Gay marriage: A case of fundamental rights?

A federal judge threw out California's Proposition 8, arguing that it violated gay citizens’ rights to due process and equal protection under the law.

“Bigotry has suffered a grievous blow,” said Eugene Robinson in The Washington Post. In a decision clearly designed to “change the terms of the debate” over gay marriage in this country, federal Judge Vaughn Walker last week threw out Proposition 8, a California ballot initiative banning same-sex marriage, by placing the issue firmly on constitutional grounds. Walker, a libertarian-leaning conservative nominated by both Ronald Reagan and George H.W. Bush, said the ban violated gay citizens’ rights to due process and equal protection under the law. In “a stirring and eloquently reasoned decision,” said The New York Times in an editorial, Walker wrote that denying marriage to gay people is a form of discrimination based solely on the “irrational” belief that “there is something wrong with same-sex couples.” For the same reason courts invalidated laws forbidding interracial marriage decades ago, Walker said, he was tossing Proposition 8 into the garbage bin. “Fundamental rights,” Walker said, “may not be submitted to a vote.”

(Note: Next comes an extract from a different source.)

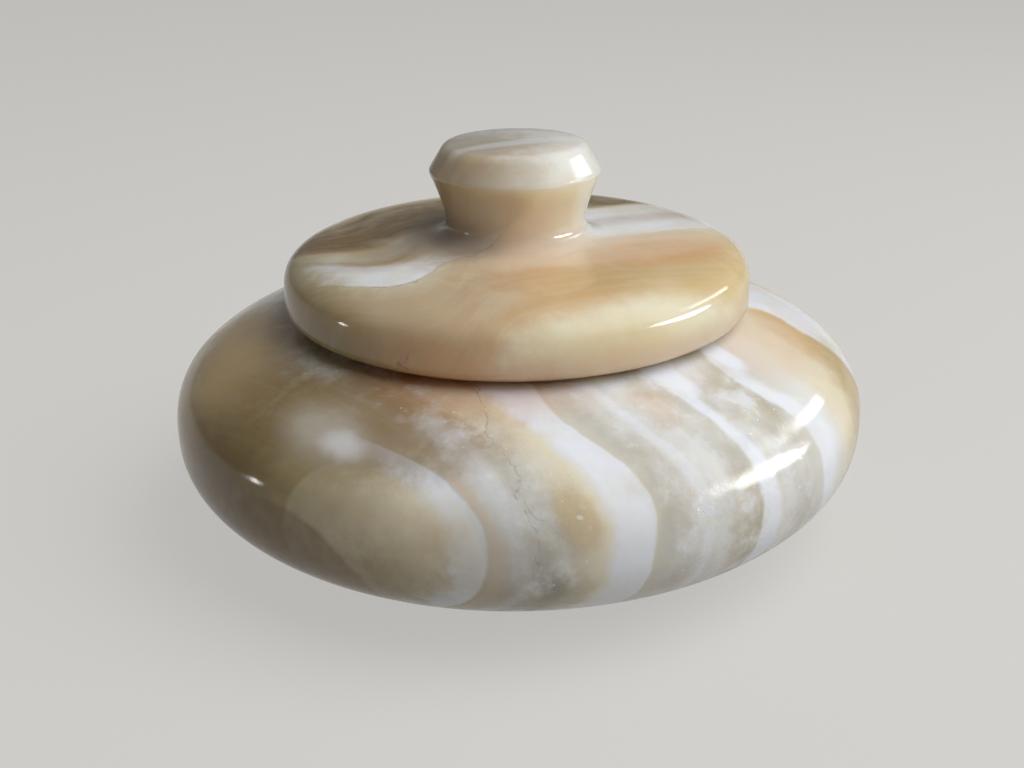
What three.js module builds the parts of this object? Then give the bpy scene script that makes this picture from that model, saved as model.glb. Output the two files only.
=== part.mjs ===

What a “raw exercise of judicial imperiousness,” said Rich Lowry in National Review Online. Walker is entitled to his radical view that traditional marriage is, and I quote, “an artifact of a time when the genders were seen as having distinct roles in society and marriage.” But he is not entitled to impose that view on the 52 percent of California voters who supported Prop. 8. “There is no more a constitutional right to marry than there is to a driver’s license,” said Investor’s Business Daily. In defining marriage as the union of one man and one woman, 7 million Californians weren’t practicing bigotry; they were simply following the lead of “healthy societies around the world and throughout history.” Judge Walker is gay himself—a fact that went unmentioned during the trial and in his decision—and he should have recused himself because of his obvious bias. Instead, Walker chose to become a champion to his fellow homosexuals, handing down an “undemocratic ruling with massive social consequences.”